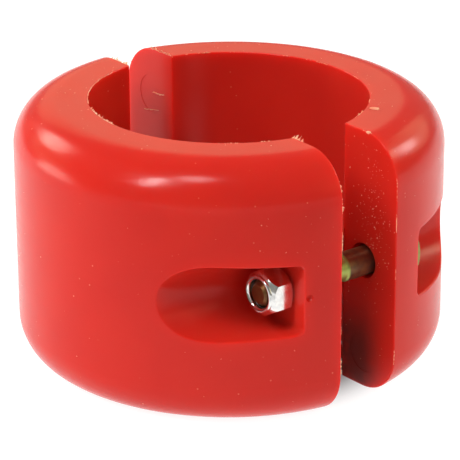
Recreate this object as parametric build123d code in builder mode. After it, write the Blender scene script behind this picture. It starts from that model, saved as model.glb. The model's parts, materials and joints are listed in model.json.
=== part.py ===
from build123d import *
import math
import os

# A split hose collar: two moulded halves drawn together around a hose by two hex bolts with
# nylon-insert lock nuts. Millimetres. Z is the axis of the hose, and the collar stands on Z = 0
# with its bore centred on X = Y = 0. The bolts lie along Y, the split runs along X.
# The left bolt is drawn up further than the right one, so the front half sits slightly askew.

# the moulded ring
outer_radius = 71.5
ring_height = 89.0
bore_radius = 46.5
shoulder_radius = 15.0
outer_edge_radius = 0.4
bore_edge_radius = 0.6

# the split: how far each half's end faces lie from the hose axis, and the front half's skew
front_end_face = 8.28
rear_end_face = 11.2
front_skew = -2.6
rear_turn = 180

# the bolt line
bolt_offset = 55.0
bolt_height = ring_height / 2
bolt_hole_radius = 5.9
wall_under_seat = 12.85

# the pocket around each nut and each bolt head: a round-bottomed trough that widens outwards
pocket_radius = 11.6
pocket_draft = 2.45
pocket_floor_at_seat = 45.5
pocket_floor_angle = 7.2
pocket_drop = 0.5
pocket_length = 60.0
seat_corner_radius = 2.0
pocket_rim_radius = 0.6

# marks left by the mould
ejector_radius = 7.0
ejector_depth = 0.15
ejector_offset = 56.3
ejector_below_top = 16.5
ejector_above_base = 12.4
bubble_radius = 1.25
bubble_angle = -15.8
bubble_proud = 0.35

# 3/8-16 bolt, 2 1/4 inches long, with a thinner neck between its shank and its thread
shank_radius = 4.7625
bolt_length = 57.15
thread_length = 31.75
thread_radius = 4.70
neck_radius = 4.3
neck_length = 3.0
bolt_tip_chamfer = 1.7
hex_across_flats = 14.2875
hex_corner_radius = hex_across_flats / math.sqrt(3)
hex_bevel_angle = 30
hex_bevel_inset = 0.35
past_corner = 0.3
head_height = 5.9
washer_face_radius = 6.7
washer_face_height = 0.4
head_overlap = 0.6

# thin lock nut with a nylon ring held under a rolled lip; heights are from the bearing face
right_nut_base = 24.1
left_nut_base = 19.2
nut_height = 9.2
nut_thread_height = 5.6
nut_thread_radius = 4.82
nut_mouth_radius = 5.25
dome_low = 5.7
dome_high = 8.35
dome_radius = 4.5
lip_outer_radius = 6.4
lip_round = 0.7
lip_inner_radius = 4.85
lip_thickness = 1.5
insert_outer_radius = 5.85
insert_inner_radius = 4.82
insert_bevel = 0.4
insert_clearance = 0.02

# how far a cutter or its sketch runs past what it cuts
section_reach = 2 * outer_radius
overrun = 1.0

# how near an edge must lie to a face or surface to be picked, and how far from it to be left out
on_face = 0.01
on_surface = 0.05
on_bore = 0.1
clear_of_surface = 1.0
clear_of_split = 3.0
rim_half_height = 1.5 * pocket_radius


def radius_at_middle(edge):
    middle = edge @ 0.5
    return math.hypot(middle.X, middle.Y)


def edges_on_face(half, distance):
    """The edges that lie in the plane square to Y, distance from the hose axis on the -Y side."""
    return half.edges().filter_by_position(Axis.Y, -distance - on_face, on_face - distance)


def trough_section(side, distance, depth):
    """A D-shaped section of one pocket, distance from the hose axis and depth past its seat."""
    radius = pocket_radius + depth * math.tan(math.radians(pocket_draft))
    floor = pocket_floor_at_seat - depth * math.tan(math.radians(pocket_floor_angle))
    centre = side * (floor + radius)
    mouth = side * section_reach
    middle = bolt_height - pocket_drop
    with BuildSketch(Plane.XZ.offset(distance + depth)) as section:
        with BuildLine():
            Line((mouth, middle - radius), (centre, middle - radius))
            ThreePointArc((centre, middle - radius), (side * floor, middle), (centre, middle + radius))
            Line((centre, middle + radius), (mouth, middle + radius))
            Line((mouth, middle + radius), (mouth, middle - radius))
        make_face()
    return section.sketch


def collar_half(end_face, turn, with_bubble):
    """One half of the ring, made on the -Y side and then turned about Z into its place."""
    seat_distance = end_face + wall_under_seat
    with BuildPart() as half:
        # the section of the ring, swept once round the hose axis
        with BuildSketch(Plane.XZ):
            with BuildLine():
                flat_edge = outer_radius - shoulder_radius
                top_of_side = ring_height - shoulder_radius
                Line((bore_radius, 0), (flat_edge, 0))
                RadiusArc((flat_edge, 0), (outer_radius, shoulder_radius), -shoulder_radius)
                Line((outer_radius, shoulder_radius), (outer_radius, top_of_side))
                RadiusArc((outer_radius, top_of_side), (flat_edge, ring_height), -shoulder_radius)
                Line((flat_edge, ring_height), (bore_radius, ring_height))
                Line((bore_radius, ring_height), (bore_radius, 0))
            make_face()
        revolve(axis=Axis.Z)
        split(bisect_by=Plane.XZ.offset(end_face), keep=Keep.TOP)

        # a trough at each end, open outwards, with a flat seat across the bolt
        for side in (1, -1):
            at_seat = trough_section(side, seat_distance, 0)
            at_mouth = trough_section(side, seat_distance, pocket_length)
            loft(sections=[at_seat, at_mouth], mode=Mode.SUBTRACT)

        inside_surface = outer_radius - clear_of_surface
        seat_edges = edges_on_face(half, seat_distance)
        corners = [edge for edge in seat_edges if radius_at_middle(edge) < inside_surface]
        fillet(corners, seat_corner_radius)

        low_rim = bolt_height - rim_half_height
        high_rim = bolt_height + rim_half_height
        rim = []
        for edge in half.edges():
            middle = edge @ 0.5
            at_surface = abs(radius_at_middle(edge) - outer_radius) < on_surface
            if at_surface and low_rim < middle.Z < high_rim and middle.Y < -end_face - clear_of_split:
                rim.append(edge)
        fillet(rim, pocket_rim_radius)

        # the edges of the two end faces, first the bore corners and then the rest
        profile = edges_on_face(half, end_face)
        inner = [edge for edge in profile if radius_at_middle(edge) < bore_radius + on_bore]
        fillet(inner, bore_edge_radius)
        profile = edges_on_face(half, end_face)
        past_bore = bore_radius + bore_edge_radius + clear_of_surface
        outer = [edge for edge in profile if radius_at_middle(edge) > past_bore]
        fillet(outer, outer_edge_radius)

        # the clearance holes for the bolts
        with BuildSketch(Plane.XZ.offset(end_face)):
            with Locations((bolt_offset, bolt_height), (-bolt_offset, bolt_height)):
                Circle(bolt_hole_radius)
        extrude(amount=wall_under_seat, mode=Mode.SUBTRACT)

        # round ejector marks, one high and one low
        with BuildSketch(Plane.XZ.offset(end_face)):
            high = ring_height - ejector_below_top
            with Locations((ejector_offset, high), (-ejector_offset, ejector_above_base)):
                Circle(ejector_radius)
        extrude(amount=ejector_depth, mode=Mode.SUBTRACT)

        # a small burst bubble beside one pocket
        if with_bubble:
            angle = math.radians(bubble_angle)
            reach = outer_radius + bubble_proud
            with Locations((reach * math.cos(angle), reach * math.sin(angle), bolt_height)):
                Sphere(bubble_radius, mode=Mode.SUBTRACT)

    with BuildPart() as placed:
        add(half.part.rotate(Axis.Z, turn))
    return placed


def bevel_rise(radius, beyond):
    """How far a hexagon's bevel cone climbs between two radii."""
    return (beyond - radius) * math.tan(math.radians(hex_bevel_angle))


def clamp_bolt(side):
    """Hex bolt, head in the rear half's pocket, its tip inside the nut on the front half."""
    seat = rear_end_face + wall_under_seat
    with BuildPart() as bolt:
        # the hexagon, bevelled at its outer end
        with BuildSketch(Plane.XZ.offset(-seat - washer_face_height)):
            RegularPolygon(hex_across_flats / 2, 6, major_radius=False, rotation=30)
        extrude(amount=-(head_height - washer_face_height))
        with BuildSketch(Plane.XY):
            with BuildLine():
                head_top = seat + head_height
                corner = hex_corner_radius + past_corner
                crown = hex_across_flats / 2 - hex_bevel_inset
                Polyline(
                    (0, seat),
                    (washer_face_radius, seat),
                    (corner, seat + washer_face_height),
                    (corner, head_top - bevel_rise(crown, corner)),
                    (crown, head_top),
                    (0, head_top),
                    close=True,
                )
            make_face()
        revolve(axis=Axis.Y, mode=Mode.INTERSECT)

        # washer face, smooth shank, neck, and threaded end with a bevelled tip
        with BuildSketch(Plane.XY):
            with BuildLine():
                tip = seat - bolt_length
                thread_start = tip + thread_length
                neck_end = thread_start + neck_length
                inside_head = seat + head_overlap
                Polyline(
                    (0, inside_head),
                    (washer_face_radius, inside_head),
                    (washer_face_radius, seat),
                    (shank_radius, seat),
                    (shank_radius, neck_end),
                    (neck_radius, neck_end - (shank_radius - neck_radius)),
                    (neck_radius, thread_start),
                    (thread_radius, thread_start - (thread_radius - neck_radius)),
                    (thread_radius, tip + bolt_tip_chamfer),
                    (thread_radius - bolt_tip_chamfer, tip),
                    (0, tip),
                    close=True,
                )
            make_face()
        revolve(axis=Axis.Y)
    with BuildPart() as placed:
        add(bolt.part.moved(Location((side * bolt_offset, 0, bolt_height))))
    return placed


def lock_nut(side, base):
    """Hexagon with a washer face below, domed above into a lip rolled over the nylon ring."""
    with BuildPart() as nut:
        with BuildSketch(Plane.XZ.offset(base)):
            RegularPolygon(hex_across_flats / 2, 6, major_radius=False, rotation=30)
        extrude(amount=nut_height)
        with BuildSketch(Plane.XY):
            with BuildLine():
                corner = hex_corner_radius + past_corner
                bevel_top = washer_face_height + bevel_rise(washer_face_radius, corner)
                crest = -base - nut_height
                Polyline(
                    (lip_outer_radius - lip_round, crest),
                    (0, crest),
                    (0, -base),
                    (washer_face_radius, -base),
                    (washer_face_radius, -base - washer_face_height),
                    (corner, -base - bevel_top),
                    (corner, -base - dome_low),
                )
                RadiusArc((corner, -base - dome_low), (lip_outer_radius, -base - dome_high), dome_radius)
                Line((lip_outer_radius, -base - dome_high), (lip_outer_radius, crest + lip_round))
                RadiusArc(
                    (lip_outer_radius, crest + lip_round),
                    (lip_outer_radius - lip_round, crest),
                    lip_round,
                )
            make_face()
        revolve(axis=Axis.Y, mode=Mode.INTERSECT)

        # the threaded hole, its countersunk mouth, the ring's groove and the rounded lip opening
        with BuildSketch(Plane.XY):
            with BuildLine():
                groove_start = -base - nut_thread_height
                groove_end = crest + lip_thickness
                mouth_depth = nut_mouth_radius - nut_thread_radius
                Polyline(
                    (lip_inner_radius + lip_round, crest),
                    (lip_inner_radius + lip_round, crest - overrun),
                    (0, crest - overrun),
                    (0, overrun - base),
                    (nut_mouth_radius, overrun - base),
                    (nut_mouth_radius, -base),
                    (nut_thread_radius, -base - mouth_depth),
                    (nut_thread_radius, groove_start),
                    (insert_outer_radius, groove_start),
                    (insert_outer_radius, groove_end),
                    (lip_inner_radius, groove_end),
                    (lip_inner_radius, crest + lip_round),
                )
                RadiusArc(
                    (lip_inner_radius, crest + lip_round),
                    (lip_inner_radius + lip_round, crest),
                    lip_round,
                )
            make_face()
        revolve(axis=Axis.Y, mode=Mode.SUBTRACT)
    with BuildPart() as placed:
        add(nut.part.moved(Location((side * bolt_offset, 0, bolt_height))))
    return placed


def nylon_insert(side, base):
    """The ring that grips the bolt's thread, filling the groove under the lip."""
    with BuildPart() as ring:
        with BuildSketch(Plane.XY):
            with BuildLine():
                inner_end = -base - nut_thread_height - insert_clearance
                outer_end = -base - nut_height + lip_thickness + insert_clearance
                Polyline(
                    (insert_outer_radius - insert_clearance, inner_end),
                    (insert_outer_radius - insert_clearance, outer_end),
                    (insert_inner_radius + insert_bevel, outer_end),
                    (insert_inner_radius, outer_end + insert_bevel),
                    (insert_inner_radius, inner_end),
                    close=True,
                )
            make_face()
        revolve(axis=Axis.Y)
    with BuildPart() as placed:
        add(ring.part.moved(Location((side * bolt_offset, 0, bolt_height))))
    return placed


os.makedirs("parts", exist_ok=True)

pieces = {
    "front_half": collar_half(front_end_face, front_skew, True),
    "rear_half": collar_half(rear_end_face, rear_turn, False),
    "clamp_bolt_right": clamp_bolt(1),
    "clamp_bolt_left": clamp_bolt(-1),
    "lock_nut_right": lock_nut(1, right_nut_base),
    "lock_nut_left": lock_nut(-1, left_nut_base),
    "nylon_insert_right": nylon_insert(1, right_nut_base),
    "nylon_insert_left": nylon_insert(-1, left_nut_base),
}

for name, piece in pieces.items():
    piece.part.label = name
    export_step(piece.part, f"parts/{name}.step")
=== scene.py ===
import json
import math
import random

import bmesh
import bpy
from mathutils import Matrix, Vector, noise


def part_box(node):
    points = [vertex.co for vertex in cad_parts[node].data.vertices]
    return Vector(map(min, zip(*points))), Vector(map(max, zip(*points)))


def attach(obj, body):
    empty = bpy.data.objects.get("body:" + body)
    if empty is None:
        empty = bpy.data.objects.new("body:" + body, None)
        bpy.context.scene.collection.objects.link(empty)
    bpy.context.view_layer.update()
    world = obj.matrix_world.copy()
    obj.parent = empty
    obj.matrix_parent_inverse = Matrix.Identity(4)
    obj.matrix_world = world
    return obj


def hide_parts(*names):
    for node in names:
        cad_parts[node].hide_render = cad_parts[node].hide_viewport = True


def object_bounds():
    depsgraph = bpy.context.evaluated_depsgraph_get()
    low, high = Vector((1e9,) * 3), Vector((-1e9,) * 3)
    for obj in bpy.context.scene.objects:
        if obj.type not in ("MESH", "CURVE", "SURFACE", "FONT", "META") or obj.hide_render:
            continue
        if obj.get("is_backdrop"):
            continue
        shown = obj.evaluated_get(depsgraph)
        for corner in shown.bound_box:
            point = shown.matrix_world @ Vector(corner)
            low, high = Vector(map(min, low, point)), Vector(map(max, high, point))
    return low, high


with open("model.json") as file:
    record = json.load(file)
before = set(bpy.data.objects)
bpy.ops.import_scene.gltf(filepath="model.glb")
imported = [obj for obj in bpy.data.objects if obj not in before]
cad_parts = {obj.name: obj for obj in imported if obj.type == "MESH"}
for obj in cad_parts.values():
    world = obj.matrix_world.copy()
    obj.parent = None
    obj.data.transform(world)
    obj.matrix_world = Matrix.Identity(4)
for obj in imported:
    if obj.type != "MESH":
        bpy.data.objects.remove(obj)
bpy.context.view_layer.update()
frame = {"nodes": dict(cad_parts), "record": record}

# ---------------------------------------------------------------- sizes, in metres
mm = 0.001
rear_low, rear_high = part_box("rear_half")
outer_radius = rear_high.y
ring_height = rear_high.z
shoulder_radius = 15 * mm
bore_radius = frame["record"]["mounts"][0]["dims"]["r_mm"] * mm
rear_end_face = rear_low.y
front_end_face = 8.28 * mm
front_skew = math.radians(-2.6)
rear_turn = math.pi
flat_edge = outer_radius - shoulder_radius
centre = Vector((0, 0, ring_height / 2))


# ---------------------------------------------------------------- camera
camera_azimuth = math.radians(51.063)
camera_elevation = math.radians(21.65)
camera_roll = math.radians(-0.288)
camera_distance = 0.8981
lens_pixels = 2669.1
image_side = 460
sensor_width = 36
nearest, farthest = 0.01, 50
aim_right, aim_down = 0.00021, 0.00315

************

_TASK DIRECTIONS_.
Retype only this portion of the data above: the line containing "for name, piece", the line containing "if empty is", and all lines between them, exactly.

_COMPLETE RESPONSE_.
for name, piece in pieces.items():
    piece.part.label = name
    export_step(piece.part, f"parts/{name}.step")
=== scene.py ===
import json
import math
import random

import bmesh
import bpy
from mathutils import Matrix, Vector, noise


def part_box(node):
    points = [vertex.co for vertex in cad_parts[node].data.vertices]
    return Vector(map(min, zip(*points))), Vector(map(max, zip(*points)))


def attach(obj, body):
    empty = bpy.data.objects.get("body:" + body)
    if empty is None:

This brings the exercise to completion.